■ **DATASET EXTRACT**
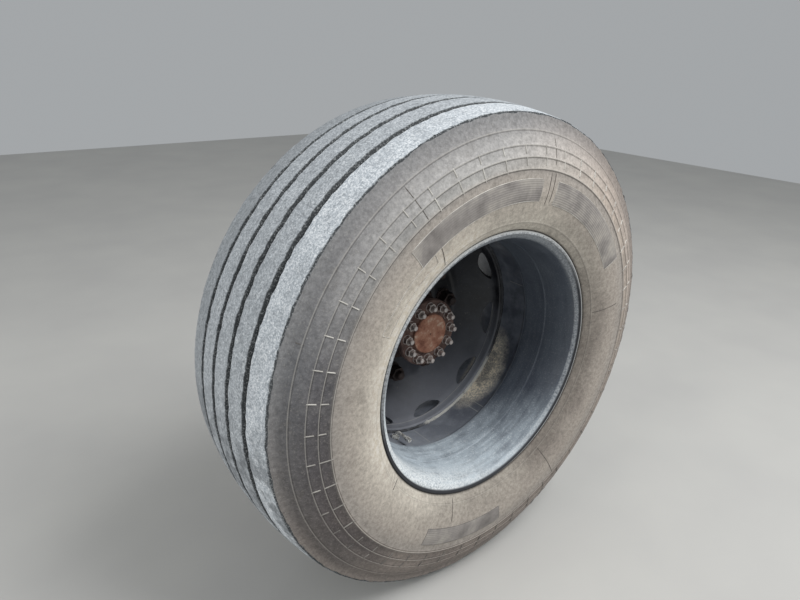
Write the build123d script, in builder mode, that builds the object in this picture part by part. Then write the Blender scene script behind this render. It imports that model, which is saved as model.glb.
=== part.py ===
"""Drive wheel of a street sweeper truck: a wide single tyre on a deep-dish steel wheel, with its hub,
brake drum, axle shaft and the axle end that carries them. Millimetres.

The origin is the centre of the axle end's mounting flange, on its inboard face. +Y runs inboard along
the axle, so the dished outer side of the wheel faces -Y, and +Z is up. Every outline of a turned piece
is a list of (y, radius) points, where y is measured inboard from the middle plane of the tyre.
"""
import os
from math import cos, pi, radians, sin

from build123d import *

# The middle plane of the tyre, outboard of the mounting flange
WHEEL_Y = -340.0

# Tyre, 385/65 R22.5
CROWN_R = 539.0
SHOULDER_R = 524.0
SHOULDER_Y = 150.0
BEAD_GAP = 0.2
GROOVE_DEPTH = 10.0
GROOVE_WIDTH = 13.0
GROOVE_YS = (-87.0, -28.5, 28.5, 87.0)
# Raised rings on each sidewall: radius, half height of the ring along the wall
RING_RADII = (493.0, 465.5, 443.5, 424.0)
RING_HALF = 1.6
RING_RISE = 1.8

# Rim, 22.5 x 12.25 with 15 degree seats
HEEL_Y = 155.6
FLANGE_R = 298.5
FLANGE_BEND = 10.0
RIM_WALL = 7.0
WELL_R = 256.0
TROUGH_R = 264.6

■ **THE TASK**
Output the full listing exactly as it stands.

■ **FINISHED TASK**
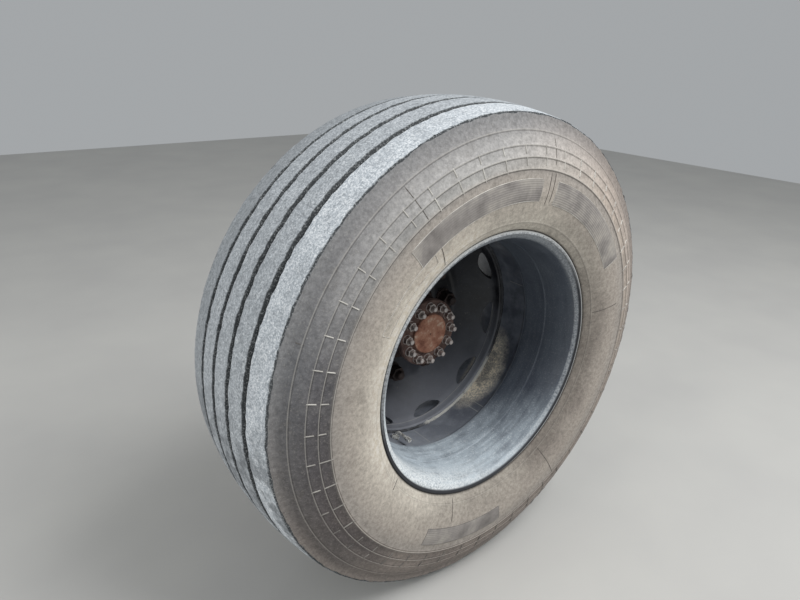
Write the build123d script, in builder mode, that builds the object in this picture part by part. Then write the Blender scene script behind this render. It imports that model, which is saved as model.glb.
=== part.py ===
"""Drive wheel of a street sweeper truck: a wide single tyre on a deep-dish steel wheel, with its hub,
brake drum, axle shaft and the axle end that carries them. Millimetres.

The origin is the centre of the axle end's mounting flange, on its inboard face. +Y runs inboard along
the axle, so the dished outer side of the wheel faces -Y, and +Z is up. Every outline of a turned piece
is a list of (y, radius) points, where y is measured inboard from the middle plane of the tyre.
"""
import os
from math import cos, pi, radians, sin

from build123d import *

# The middle plane of the tyre, outboard of the mounting flange
WHEEL_Y = -340.0

# Tyre, 385/65 R22.5
CROWN_R = 539.0
SHOULDER_R = 524.0
SHOULDER_Y = 150.0
BEAD_GAP = 0.2
GROOVE_DEPTH = 10.0
GROOVE_WIDTH = 13.0
GROOVE_YS = (-87.0, -28.5, 28.5, 87.0)
# Raised rings on each sidewall: radius, half height of the ring along the wall
RING_RADII = (493.0, 465.5, 443.5, 424.0)
RING_HALF = 1.6
RING_RISE = 1.8

# Rim, 22.5 x 12.25 with 15 degree seats
HEEL_Y = 155.6
FLANGE_R = 298.5
FLANGE_BEND = 10.0
RIM_WALL = 7.0
WELL_R = 256.0
TROUGH_R = 264.6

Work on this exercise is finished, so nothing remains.